Press Clips: Lawsuits, Handselling, and Taxes

We know your information comes largely from constant updates of our site, but in this week’s mainstream press, there’s plenty of coverage on craft beer’s history — and some forces that might affect its future:

While the overall beer industry has slightly contracted, craft beer has nearly doubled its market share in the past five years. Historically, however, craft hasn’t always thrived, according to a CNN story.

“The first decade [after opening] was very tough,” Mike Stevens, co-creator of Founders Brewery, said in the story. “You had to be distributors to carry your beer and hand-sell to one retailer at a time.”

And while those days are long gone for many brewers, that doesn’t justify tax evasion.
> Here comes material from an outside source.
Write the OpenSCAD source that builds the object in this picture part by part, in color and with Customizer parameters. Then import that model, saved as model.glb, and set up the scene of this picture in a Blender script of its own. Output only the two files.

At least, that’s what authorities are telling Yuengling, the oldest independent brewer in the country. Last week, the City of Philadelphia slapped the Pottsville, Pa. based-brewery with a lawsuit.

According to a CBS News story, the city filed a lawsuit on Jan. 30, claiming that Yuengling owes $6.6 million in business-related taxes, fees and penalties since December 2008. Brewery president Dick Yuengling told Chris Stigall of Talk Radio 1210-AM that he had not yet seen the suit, but that he thought the city was “cherry-picking,” according to the Philadelphia Daily News.
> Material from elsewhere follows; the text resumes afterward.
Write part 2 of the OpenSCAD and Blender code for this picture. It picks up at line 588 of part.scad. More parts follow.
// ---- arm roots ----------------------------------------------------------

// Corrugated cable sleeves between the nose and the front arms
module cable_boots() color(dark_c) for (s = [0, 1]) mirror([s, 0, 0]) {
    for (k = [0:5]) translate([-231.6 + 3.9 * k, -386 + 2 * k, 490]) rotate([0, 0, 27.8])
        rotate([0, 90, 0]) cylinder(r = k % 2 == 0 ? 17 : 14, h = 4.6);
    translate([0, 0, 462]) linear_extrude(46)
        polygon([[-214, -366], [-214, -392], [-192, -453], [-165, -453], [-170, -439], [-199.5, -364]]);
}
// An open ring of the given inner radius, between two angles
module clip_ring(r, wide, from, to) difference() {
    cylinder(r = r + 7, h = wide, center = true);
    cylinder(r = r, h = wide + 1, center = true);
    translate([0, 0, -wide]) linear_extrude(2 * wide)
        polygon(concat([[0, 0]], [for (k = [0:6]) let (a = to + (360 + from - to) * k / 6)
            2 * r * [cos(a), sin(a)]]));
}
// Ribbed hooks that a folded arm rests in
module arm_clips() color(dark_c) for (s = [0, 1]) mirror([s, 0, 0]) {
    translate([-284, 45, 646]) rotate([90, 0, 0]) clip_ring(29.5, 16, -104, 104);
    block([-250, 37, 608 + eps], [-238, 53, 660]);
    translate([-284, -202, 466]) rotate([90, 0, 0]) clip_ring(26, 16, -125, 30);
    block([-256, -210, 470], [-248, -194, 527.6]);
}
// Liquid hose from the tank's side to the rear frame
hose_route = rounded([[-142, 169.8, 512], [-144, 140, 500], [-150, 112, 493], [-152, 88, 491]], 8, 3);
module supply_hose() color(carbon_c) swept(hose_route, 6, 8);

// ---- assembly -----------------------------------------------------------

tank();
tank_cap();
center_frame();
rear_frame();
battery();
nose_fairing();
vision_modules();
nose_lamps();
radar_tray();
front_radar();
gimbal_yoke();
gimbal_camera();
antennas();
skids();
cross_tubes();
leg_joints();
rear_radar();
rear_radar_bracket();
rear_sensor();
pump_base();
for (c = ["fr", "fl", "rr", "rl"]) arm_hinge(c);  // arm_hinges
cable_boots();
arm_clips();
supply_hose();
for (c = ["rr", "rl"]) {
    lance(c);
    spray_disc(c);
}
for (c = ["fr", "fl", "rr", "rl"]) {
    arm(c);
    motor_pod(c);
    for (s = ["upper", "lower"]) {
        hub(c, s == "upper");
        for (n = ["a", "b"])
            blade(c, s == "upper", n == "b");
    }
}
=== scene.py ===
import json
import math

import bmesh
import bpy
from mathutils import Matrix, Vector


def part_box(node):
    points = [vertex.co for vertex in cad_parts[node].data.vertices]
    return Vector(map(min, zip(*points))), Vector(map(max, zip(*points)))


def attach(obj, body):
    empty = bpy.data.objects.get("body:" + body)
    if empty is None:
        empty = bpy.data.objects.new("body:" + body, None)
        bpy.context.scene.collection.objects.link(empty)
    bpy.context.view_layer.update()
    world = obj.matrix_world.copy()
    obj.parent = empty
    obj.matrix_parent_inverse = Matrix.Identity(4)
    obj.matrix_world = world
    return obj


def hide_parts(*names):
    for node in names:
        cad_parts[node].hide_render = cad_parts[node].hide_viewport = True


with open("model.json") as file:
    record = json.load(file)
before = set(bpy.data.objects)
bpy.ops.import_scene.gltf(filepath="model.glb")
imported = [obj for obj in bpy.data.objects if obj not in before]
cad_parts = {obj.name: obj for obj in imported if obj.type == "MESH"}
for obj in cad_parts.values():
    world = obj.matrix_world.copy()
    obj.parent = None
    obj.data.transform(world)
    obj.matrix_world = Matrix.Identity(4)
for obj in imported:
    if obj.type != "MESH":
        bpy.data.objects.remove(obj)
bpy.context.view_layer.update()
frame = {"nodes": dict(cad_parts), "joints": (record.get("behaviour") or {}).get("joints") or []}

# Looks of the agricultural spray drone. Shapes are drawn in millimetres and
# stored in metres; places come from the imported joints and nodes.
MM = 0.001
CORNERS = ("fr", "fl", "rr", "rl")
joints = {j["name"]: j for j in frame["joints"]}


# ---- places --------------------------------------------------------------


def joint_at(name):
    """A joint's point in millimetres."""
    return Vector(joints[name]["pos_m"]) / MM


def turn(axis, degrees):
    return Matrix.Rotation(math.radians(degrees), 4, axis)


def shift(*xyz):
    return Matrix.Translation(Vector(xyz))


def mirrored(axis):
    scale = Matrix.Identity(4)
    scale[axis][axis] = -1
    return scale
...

Yuengling isn’t the only brewery focusing on matters legal. As previously reported, the U.S. Department of Justice filed a lawsuit aiming to block Anheuser-Busch InBev’s acquisition of Mexican brewer Grupo Modelo.

A story by Steven Pearlstein of The Washington Post argues that if A-B InBev challenges the lawsuit, as many expect, the acquisition could worsen an already significant duopoly in the beer industry.

“Indeed, what ABI would have achieved with Modelo is the market nirvana that corporate executives have dreamed about forever — the appearance of competition without any real competition,” Pearlstein wrote.

Also covering the lawsuit, The Huffington Post cited an internal document from A-B InBev that packs a rather villainous tone. Pulled from the DOJ’s files on the megabrewer, it includes this little chestnut:

“We must slow the volume trend of High End Segment and cannot let the industry transform.”

No wonder coverage of the suit is starting to ponder the role the purchase might have on craft fortunes.